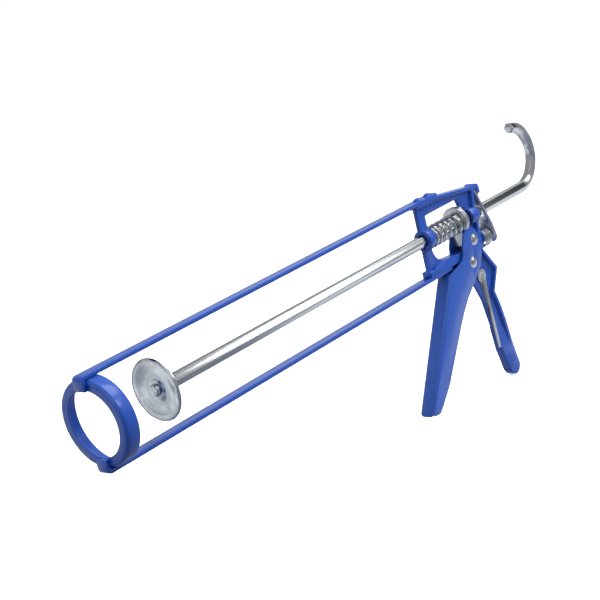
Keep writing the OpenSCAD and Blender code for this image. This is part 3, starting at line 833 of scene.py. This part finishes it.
class GUN_OT_rivets(bpy.types.Operator):
    """Plated rivets, the thrust roller and the seal piercer"""
    bl_idname = "gun.rivets"
    bl_label = "Rivets and piercer"

    def execute(self, context):
        metal = context.scene.gun_metal
        headed = bright_zinc("headed zinc", metal.zinc, HEAD_MARKS, 0.24)
        for node in ("trigger_pivot_rivet", "thrust_rivet", "thrust_sleeve", "piercer_rivet"):
            dress(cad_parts[node], headed)
        wire = bright_zinc("piercer wire", metal.wire, PIERCER_MARKS, 0.3)
        piercer = soften(merged_copy("seal_piercer", "piercer"), 0.15 * MM)
        dress(piercer, wire)
        settle(piercer, "piercer", "seal_piercer")
        return {"FINISHED"}


class GUN_OT_stage(bpy.types.Operator):
    """Pale floor, soft lights and the camera"""
    bl_idname = "gun.stage"
    bl_label = "Stage"

    def execute(self, context):
        scene = context.scene
        lay_floor(scene.gun_stage)
        fill_air(scene, scene.gun_stage)
        hang_lights(scene, scene.gun_stage)
        set_camera(scene, scene.gun_stage)
        scene.view_settings.view_transform = "Standard"
        return {"FINISHED"}


class GUN_PT_panel(bpy.types.Panel):
    """Buttons for the pieces and the stage"""
    bl_idname = "GUN_PT_panel"
    bl_label = "Caulking Gun"
    bl_space_type = "VIEW_3D"
    bl_region_type = "UI"
    bl_category = "Caulking Gun"

    def draw(self, context):
        for operator in OPERATORS:
            self.layout.operator(operator.bl_idname)


SETTINGS = {"gun_paint": PaintSettings, "gun_metal": MetalSettings,
            "gun_springs": SpringSettings, "gun_stage": StageSettings}
OPERATORS = (GUN_OT_stage, GUN_OT_casting, GUN_OT_cradle, GUN_OT_trigger, GUN_OT_rod,
             GUN_OT_plates, GUN_OT_springs, GUN_OT_rivets)


def register():
    """Makes the settings, operators and panel known."""
    for name, group in SETTINGS.items():
        bpy.utils.register_class(group)
        setattr(bpy.types.Scene, name, bpy.props.PointerProperty(type=group))
    for operator in OPERATORS:
        bpy.utils.register_class(operator)
    bpy.utils.register_class(GUN_PT_panel)


def unregister():
    """Takes them away again."""
    bpy.utils.unregister_class(GUN_PT_panel)
    for operator in reversed(OPERATORS):
        bpy.utils.unregister_class(operator)
    for name, group in SETTINGS.items():
        delattr(bpy.types.Scene, name)
        bpy.utils.unregister_class(group)


def main():
    """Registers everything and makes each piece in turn."""
    register()
    bpy.ops.gun.stage()
    bpy.ops.gun.casting()
    bpy.ops.gun.cradle()
    bpy.ops.gun.trigger()
    bpy.ops.gun.rod()
    bpy.ops.gun.plates()
    bpy.ops.gun.springs()
    bpy.ops.gun.rivets()


if __name__ == "__main__":
    main()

────────

● **Stated goal**
Extract the listing in its entirety, matching it exactly.

● **Exercise response**
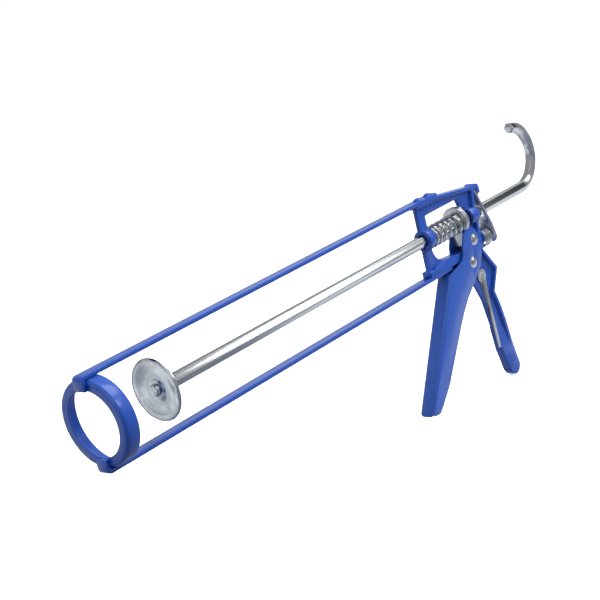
Keep writing the OpenSCAD and Blender code for this image. This is part 3, starting at line 833 of scene.py. This part finishes it.
class GUN_OT_rivets(bpy.types.Operator):
    """Plated rivets, the thrust roller and the seal piercer"""
    bl_idname = "gun.rivets"
    bl_label = "Rivets and piercer"

    def execute(self, context):
        metal = context.scene.gun_metal
        headed = bright_zinc("headed zinc", metal.zinc, HEAD_MARKS, 0.24)
        for node in ("trigger_pivot_rivet", "thrust_rivet", "thrust_sleeve", "piercer_rivet"):
            dress(cad_parts[node], headed)
        wire = bright_zinc("piercer wire", metal.wire, PIERCER_MARKS, 0.3)
        piercer = soften(merged_copy("seal_piercer", "piercer"), 0.15 * MM)
        dress(piercer, wire)
        settle(piercer, "piercer", "seal_piercer")
        return {"FINISHED"}


class GUN_OT_stage(bpy.types.Operator):
    """Pale floor, soft lights and the camera"""
    bl_idname = "gun.stage"
    bl_label = "Stage"

    def execute(self, context):
        scene = context.scene
        lay_floor(scene.gun_stage)
        fill_air(scene, scene.gun_stage)
        hang_lights(scene, scene.gun_stage)
        set_camera(scene, scene.gun_stage)
        scene.view_settings.view_transform = "Standard"
        return {"FINISHED"}


class GUN_PT_panel(bpy.types.Panel):
    """Buttons for the pieces and the stage"""
    bl_idname = "GUN_PT_panel"
    bl_label = "Caulking Gun"
    bl_space_type = "VIEW_3D"
    bl_region_type = "UI"
    bl_category = "Caulking Gun"

    def draw(self, context):
        for operator in OPERATORS:
            self.layout.operator(operator.bl_idname)


SETTINGS = {"gun_paint": PaintSettings, "gun_metal": MetalSettings,
            "gun_springs": SpringSettings, "gun_stage": StageSettings}
OPERATORS = (GUN_OT_stage, GUN_OT_casting, GUN_OT_cradle, GUN_OT_trigger, GUN_OT_rod,
             GUN_OT_plates, GUN_OT_springs, GUN_OT_rivets)


def register():
    """Makes the settings, operators and panel known."""
    for name, group in SETTINGS.items():
        bpy.utils.register_class(group)
        setattr(bpy.types.Scene, name, bpy.props.PointerProperty(type=group))
    for operator in OPERATORS:
        bpy.utils.register_class(operator)
    bpy.utils.register_class(GUN_PT_panel)


def unregister():
    """Takes them away again."""
    bpy.utils.unregister_class(GUN_PT_panel)
    for operator in reversed(OPERATORS):
        bpy.utils.unregister_class(operator)
    for name, group in SETTINGS.items():
        delattr(bpy.types.Scene, name)
        bpy.utils.unregister_class(group)


def main():
    """Registers everything and makes each piece in turn."""
    register()
    bpy.ops.gun.stage()
    bpy.ops.gun.casting()
    bpy.ops.gun.cradle()
    bpy.ops.gun.trigger()
    bpy.ops.gun.rod()
    bpy.ops.gun.plates()
    bpy.ops.gun.springs()
    bpy.ops.gun.rivets()


if __name__ == "__main__":
    main()